瀬沼さん、斉藤さん、松永さんの3名は、杉谷先生のアルバム制作に携わってきたチームである。

 三原さんは、「“演奏”とは、楽譜というテクストを介して、作曲家と演奏家の視点が折り重なって初めて生まれるもの」だと語り、作曲家について学究的に調べることよりも、できるだけ先入観なしに、真っ白な状態のテクストと向き合って、自分から何が出てくるかを大切にしていると言う。これは、わたし自身の音楽家としてのアプローチとは対照的なところもあり面白いが、音楽が頭でっかちにならず、ダイレクトに心とリンクしたものであり続けるために有効かもしれない。
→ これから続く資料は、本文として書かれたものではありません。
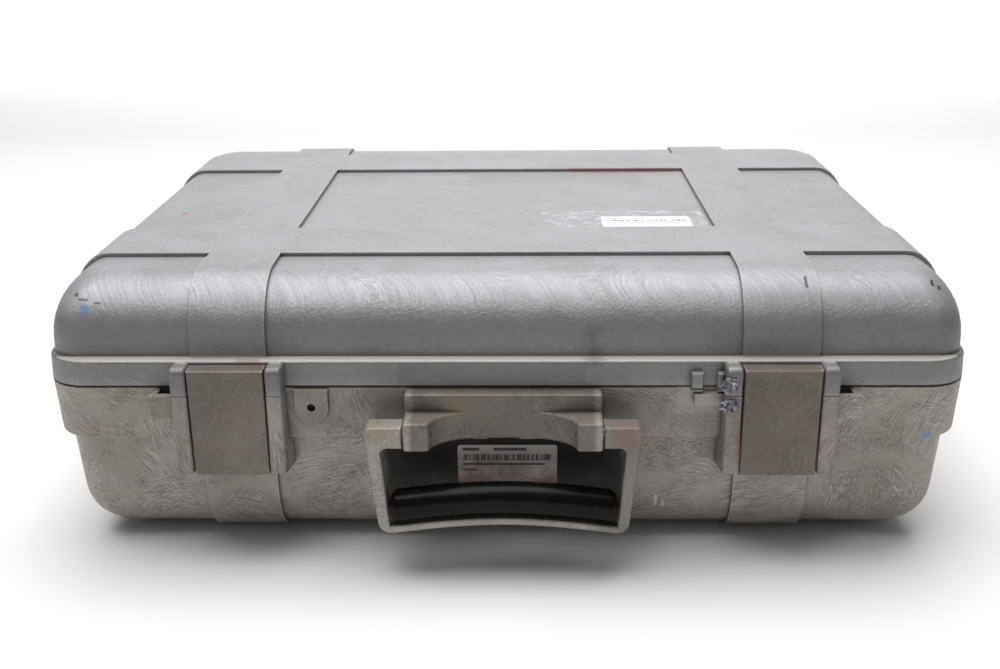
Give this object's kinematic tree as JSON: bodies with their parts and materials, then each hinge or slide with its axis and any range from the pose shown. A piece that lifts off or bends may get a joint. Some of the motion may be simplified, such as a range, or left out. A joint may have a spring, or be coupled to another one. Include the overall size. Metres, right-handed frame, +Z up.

三原さんは、杉谷先生との交流から「人としての生きざまが音楽にあらわれる」ことを実感し、自分もそのような音楽家でありたいと語る。医療の研究に携わり、クリスチャンとして教会でのコンサートも続けている三原さんは、包容力のある魅力的な青年であり、奇しくも、わたしの生徒の酒井遼真くん(開成高校)の「開成ピアノの会」の先輩に彼がいるのはとても嬉しい。

 なお、三原さんの恩師、杉谷昭子先生の奏でる、あまりにも美しい《カタリカタリ》もここに貼らせていただく。この杉谷先生の編曲は、カルディッロ生誕150年に乗じて、カワイ出版の『アニヴァーサリー曲集2024』の中で楽譜化された。採譜してくださったピアニスト秋田悠一郎さんに感謝。